Spirited Defence of the Filibuster

Here’s a spirited defence of the filibuster by a liberal commentator:

After all, [the majority party] won an election last November.

That is true.

But Wisconsin’s greatest governor, Robert M. La Follette, declared: “”We have long rested comfortably in this country upon the assumption that because our form of government was democratic, it was therefore automatically producing democratic results. Now, there is nothing mysteriously potent about the forms and names of democratic institutions that should make them self-operative. Tyranny and oppression are just as possible under democratic forms as under any other. We are slow to realize that democracy is a life; and involves continual struggle. It is only as those of every generation who love democracy resist with all their might the encroachments of its enemies that the ideals of representative government can even be nearly approximated.”

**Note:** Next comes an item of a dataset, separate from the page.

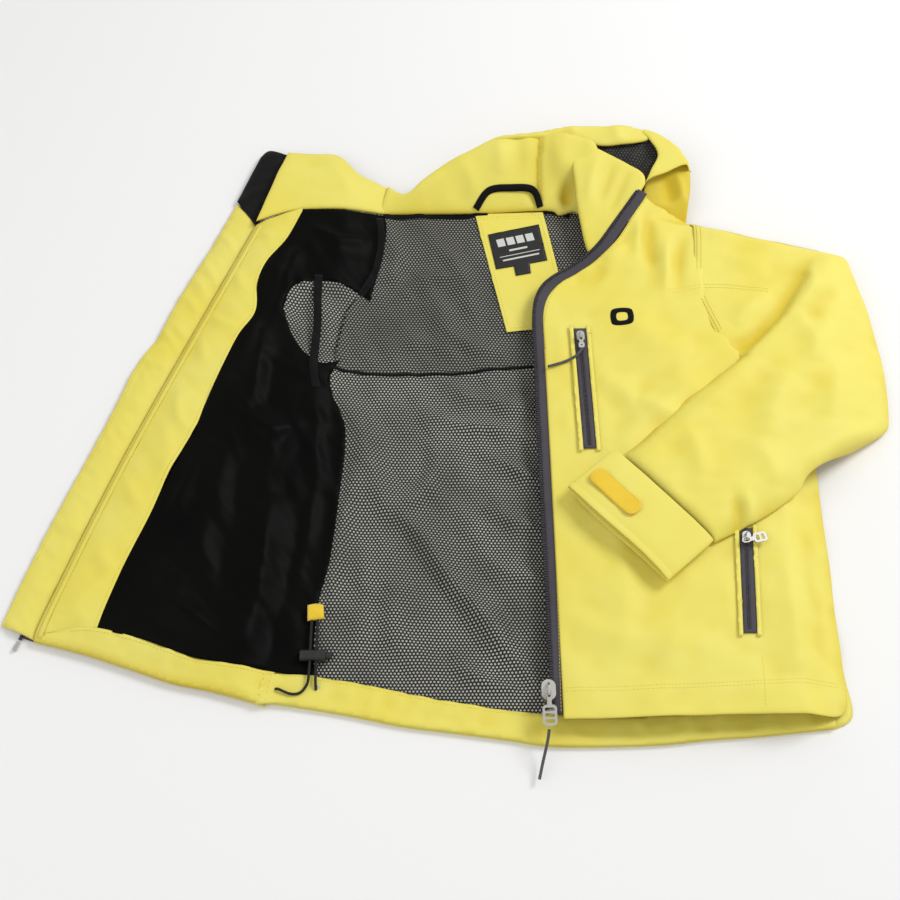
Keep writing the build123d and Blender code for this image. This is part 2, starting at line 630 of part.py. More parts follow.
def pull(name, pin, way, width, length, start, rungs):
    """A plain metal zip pull: an eye round the slider's post, a link and a ladder-shaped frame."""
    side = Vector(way[1], -way[0], 0).normalized()
    plane = Plane(origin=pin, x_dir=side, z_dir=side.cross(Vector(*way)))
    pitch = (length - 3) / rungs
    with BuildPart() as handle:
        with BuildSketch(plane.offset(-0.8)):
            with Locations((0, start + length / 2)):
                RectangleRounded(width, length, 0.27 * width)
            with Locations((0, (start + 6.4) / 2)):
                Rectangle(4, start - 4.4)
            with Locations((0, 2.1)):
                SlotOverall(8.6, 5.8, rotation=90)
                SlotOverall(6.2, 3.4, rotation=90, mode=Mode.SUBTRACT)
            with Locations(*[(0, start + 1.5 + pitch * (i + 0.5)) for i in range(rungs)]):
                SlotOverall(width - 4, pitch - 1.9, mode=Mode.SUBTRACT)
        extrude(amount=1.6)
    write(name, handle.part)


# Pockets
CHEST_TOP = (121.0, 84.0)
CHEST_LOW = (125.5, -58.0)
HAND_TOP = (269.5, -148.0)
HAND_LOW = (263.5, -256.0)
RIGHT_HAND_TOP = (-192.0, -122.0)
RIGHT_HAND_LOW = (-228.0, -230.0)
SLIDER_ROOM = 11.0  # from the top of a pocket's zip to the middle of its slider
POCKET_POST = 4.4
POCKET_TAPE = 14.0
COIL = 0.8
HAND_PULL_WAY = (0.976, 0.218, 0.0)


def pocket_way(top, low):
    """The direction down a pocket's zip."""
    run = math.dist(top, low)
    return ((low[0] - top[0]) / run, (low[1] - top[1]) / run)


def pocket_level(top, low, drape, facing):
    """The height of a pocket's zip tape, clear of the cloth it is sewn to."""
    way = pocket_way(top, low)
    side = (way[1], -way[0])
    steps = [math.dist(top, low) * share for share in (0, 0.25, 0.5, 0.75, 1)]
    heights = [drape.at(*along(top, way, step, side, across))
               for step in steps for across in (-POCKET_TAPE / 2, 0, POCKET_TAPE / 2)]
    if facing > 0:
        return max(heights) + CLOTH + 0.6
    return min(heights) - 0.6 - TAPE


def slider_base(top, low, drape, facing):
    """The height of the face of a pocket's slider that lies next to its coil."""
    level = pocket_level(top, low, drape, facing)
    return level + TAPE + COIL + 0.4 if facing > 0 else level - COIL - 0.4


def pocket_pin(top, low, drape, facing, reach):
    """A place on the middle of a pocket's slider, reach short of the post, level with its pull."""
    base = slider_base(top, low, drape, facing)
    place = along(top, pocket_way(top, low), SLIDER_ROOM + POCKET_POST - reach)
    return (*place, base + facing * (SLIDER_PLATE + PIN_RISE))


def build_pocket(name, top, low, drape, facing):
    """A pocket's zip tape with its coil, and the slider at its top end."""
    way = pocket_way(top, low)
    level = pocket_level(top, low, drape, facing)
    with BuildPart() as tape:
        with BuildSketch(Plane.XY.offset(level)):
            add(strip(POCKET_TAPE, top, low))
        extrude(amount=TAPE)
        with BuildSketch(Plane.XY.offset(level + (TAPE if facing > 0 else -COIL))):
            add(strip(4, along(top, way, 2), along(low, way, -4)))
        extrude(amount=COIL)
    write(f"{name}_zip_tape", tape.part)

    across = (-way[1] * facing, way[0] * facing, 0)
    base = (*along(top, way, SLIDER_ROOM), slider_base(top, low, drape, facing))
    plane = Plane(origin=base, x_dir=across, z_dir=(0, 0, facing))
    with BuildPart() as body:
        with BuildSketch(plane):
            SlotOverall(13, 8, rotation=90)
        extrude(amount=SLIDER_PLATE)
        extrude(to_extrude=bridge(plane, POCKET_POST, SLIDER_PLATE), amount=BRIDGE_WIDTH / 2, both=True)
    write(f"{name}_slider", body.part)


CHEST_CORD = [(121.9, 57.0, 30.0), (119.3, 51.2, 29.8), (113, 46.8, 28.2), (105, 43.2, 26.8), (96, 40.2, 26.2),
              (87, 37.6, 26.0)]


def build_pulls():
    """The pulls of the pockets' zips: a short link with a cord, and two ladder-shaped ones."""
    chest = (CHEST_TOP, CHEST_LOW, CLOSED_FRONT, 1)
    pull("chest_pull", pocket_pin(*chest, EYE_REACH), drooping(pocket_way(CHEST_TOP, CHEST_LOW)), 6, 6, 8, 1)
    cord_tube("chest_pull_cord", CHEST_CORD, PULL_CORD)
    left = pocket_pin(HAND_TOP, HAND_LOW, CLOSED_FRONT, 1, 0)
    left_pin = tuple(place - EYE_REACH * step for place, step in zip(left, HAND_PULL_WAY))
    pull("left_hand_pull", left_pin, HAND_PULL_WAY, 10, 13, 9, 2)
    right = (RIGHT_HAND_TOP, RIGHT_HAND_LOW, OPEN_FRONT, -1)
    right_way = (*pocket_way(RIGHT_HAND_TOP, RIGHT_HAND_LOW), 0.0)
    pull("right_hand_pull", pocket_pin(*right, EYE_REACH), right_way, 10, 13, 9, 2)


def build_bags():
    """The pocket bags: flat pouches between shell and lining, open towards their zips."""
    pouch("chest_pocket_bag", CLOSED_FRONT, -3.6, (131, 92), (210, -66))
    pouch("left_hand_pocket_bag", CLOSED_FRONT, -3.6, (256, -146), (176, -262))
    pouch("right_hand_pocket_bag", OPEN_FRONT, 1.6, (-232, -130), (-300, -232))


def pouch(name, drape, lift, near, far):
    """A flat pouch between two plan corners, open at the x of the near one."""
    inward = math.copysign(1.2, far[0] - near[0])
    outer = cut([near, (far[0], near[1])], [(far[0], near[1]), far], [far, (near[0], far[1])],
                [(near[0], far[1]), near])
    inside = (near[0] - 3 * inward, near[1] - 1.2)
    end = (far[0] - inward, far[1] + 1.2)
    hollow = cut([inside, (end[0], inside[1])], [(end[0], inside[1]), end], [end, (inside[0], end[1])],
                 [(inside[0], end[1]), inside])
    with BuildPart() as bag:
        add(sheet(drape, outer, 2.2, lift))
        add(sheet(drape, hollow, 1.0, lift + 0.6), mode=Mode.SUBTRACT)
    write(name, bag.part)


# Left sleeve
def build_left_sleeve():
    """The left sleeve, bent over the chest, with its cuff and loop patch."""
    crease = [CREASE_LOW, (175, -53), (222, -5), (277, 40), (326, 94), (357, 147)]
    outer = [(419, 147), (425, 121), (430, 81), (433, 40), (431, -6), (426, -24), (409, -38)]
    lower = [(409, -38), (341, -84), (322, -110), (286, -138), (238, -165)]
    forearm = cut(crease, [(357, 147), (419, 147)], outer, lower, [(238, -165), (153, -70)])
    cap = cut([(248, 231), (248, 204), (242, 137), (245, 117), (263, 70)], [(263, 70), (292, 66)],
              [(292, 66), (324, 98), (352, 150)], [(352, 150), (417, 150)], [(417, 150), (408, 185)],
              [(408, 185), (398, 195), (365, 205), (326, 217), (276, 229), (248, 232)],
              [(248, 232), (248, 231)])
    lower_arm = sheet(SLEEVE_OVER, forearm)
    upper_arm = sheet(SLEEVE_CAP, cap)
    write("left_sleeve_top", Compound(children=[*lower_arm.solids(), *upper_arm.solids()]))

    inset = [(x + 1, y - 1) for x, y in crease]
    under = cut(inset, [inset[-1], (417, 146)], [(417, 146), (428, 81), (431, 40), (429, -6), (408, -36)],
                [(408, -36), (341, -82), (322, -108), (286, -136), (239, -163)], [(239, -163), inset[0]])
    write("left_sleeve_under", sheet(SLEEVE_UNDER, under, 1.0))
    cuff_ring("left_cuff", FOREARM_CUFF, FOREARM_SIDE, FOREARM_WAY, CUFF_HALF, 30, CUFF_HEIGHT)

    patch_middle = along(FOREARM_CUFF, FOREARM_WAY, 27, FOREARM_SIDE, -30)
    with BuildPart() as patch:
        with BuildSketch(Plane(origin=(*patch_middle, 30.2 + CUFF_HEIGHT), x_dir=(*FOREARM_SIDE, 0))):
            RectangleRounded(58, 17, 7)
        extrude(amount=0.9)
    write("cuff_loop_patch", patch.part)


# Collar and hood
def build_collar_and_hood():
    """The collar round the neck, and the hood that lies folded back behind it."""
    neck = [(fold_x(254, FOLD_GAP), 254), (15, 252), (100, 254)]
    crest = [(118, 316), (86, 324), (44, 324), (7, 309), (-17, 300), (-41, 285), (-60, 274), (-77, 286)]
    back = cut(neck, [(100, 254), (118, 316)], crest, [(-77, 286), (fold_x(254, FOLD_GAP), 254)])
    write("back_collar", sheet(BACK_COLLAR, back, 1.6))
    left = cut([(122, 318), (121, 280), (123, 242), (131, 197), (140, 183)],
               [(140, 183), (147, 192), (167, 222), (187, 249), (193, 256)],
               [(193, 256), (199, 267), (193, 278), (179, 288), (150, 307), (122, 318)])
    write("left_collar", sheet(LEFT_COLLAR, left, 1.6))

    outer = [(66, 342), (90, 347), (114, 353), (151, 356), (186, 355), (205, 347), (226, 332), (248, 308),
             (250, 292), (245, 266)]
    inner = [(217, 272), (212, 282), (217, 299), (208, 318), (176, 317), (150, 324), (120, 336), (66, 340)]
    crown = cut(outer, [(245, 266), (217, 272)], inner, [(66, 340), (66, 342)])
    write("hood_crown", sheet(HOOD, crown, 1.6))
    lining = cut([(90, 336), (150, 346), (200, 338), (232, 308), (236, 284)], [(236, 284), (214, 276)],
                 [(214, 276), (198, 286), (154, 315), (122, 331), (90, 336)])
    flat("hood_lining", lining, 5.0, NET)
    brim = cut([(212, 320), (224, 328), (238, 312), (244, 300)], [(244, 300), (219, 286)],
               [(219, 286), (221, 300), (212, 320)])
    write("hood_brim", sheet(HOOD, brim, 2.0, 1.9))


build_back()
build_hanger()
build_hem_cord()
build_open_front()
build_hidden_sleeve()
build_left_front()
build_main_zip()
build_pocket("chest", CHEST_TOP, CHEST_LOW, CLOSED_FRONT, 1)
build_pocket("left_hand", HAND_TOP, HAND_LOW, CLOSED_FRONT, 1)
build_pocket("right_hand", RIGHT_HAND_TOP, RIGHT_HAND_LOW, OPEN_FRONT, -1)
build_pulls()
build_bags()
build_left_sleeve()
build_collar_and_hood()
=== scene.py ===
"""Looks for the hardshell jacket: cloth, linings, zips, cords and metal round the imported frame.

Plan outlines are in millimetres, +X the wearer's left and +Y from hem to hood, as the frame has them.
"""

import math

import bpy
import numpy as np
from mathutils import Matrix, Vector, geometry, noise


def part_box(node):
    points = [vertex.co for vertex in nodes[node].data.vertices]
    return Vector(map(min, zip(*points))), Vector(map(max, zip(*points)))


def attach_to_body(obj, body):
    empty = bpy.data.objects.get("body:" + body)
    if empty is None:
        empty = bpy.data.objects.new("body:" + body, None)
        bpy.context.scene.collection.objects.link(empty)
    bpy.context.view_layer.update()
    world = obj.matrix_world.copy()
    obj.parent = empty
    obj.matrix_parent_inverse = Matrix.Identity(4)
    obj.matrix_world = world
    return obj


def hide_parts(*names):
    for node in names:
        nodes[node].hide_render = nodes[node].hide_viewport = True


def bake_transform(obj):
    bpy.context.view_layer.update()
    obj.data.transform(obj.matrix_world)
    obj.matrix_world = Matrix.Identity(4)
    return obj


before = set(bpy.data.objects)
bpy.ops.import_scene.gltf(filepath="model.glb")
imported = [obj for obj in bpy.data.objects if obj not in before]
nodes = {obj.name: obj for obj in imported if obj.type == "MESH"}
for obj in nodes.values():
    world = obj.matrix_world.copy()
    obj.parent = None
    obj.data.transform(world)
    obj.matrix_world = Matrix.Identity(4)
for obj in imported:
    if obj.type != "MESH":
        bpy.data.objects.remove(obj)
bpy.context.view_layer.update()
MM = 0.001


def top_of(node):
    """The highest point of a CAD node, in millimetres."""
    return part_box(node)[1].z / MM


def middle_of(node):
    """The middle of a CAD node's box, in metres."""
    low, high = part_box(node)
    return (low + high) / 2


# Camera
CAMERA_DISTANCE = 1.6
CAMERA_ELEVATION = math.radians(60)
CAMERA_TARGET = Vector((-0.012, -0.045, 0))
CAMERA_LENS = 64
SENSOR_WIDTH = 36


def build_camera():
    """Looks down at the jacket from its hem's side."""
    back = Vector((0, -math.cos(CAMERA_ELEVATION), math.sin(CAMERA_ELEVATION)))
    data = bpy.data.cameras.new("camera")
    data.sensor_width = SENSOR_WIDTH
    data.lens = CAMERA_LENS
    camera = bpy.data.objects.new("camera", data)
    camera.location = CAMERA_TARGET + back * CAMERA_DISTANCE
    camera.rotation_mode = "QUATERNION"
    camera.rotation_quaternion = (-back).to_track_quat("-Z", "Y")
    bpy.context.scene.collection.objects.link(camera)
    bpy.context.scene.camera = camera


build_camera()


# Materials
def material(name, colour, roughness=0.6):
    """A new material with its Principled shader's plain values set."""
    made = bpy.data.materials.new(name)
    made.use_nodes = True
    shader = made.node_tree.nodes["Principled BSDF"]
    shader.inputs["Base Color"].default_value = (*colour, 1)
    shader.inputs["Roughness"].default_value = roughness
    return made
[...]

La Follette’s point [...] is that democracy does not end on Election Day. That’s when it begins. Citizens do not elect officials to rule them from one election to the next. Citizens elect officials to represent them, to respond to the will of the people as it evolves.

Of course, he was talking about the Wisconsin fleeing Democrats, but it’s a pretty good defence of the Republican filibuster in the Senate.

I always thought we’d have to wait for 2012 and a Republican Senate majority for liberals to start waxing poetically about the rights of a minority to stop a majority from passing its extremist agenda. I was wrong.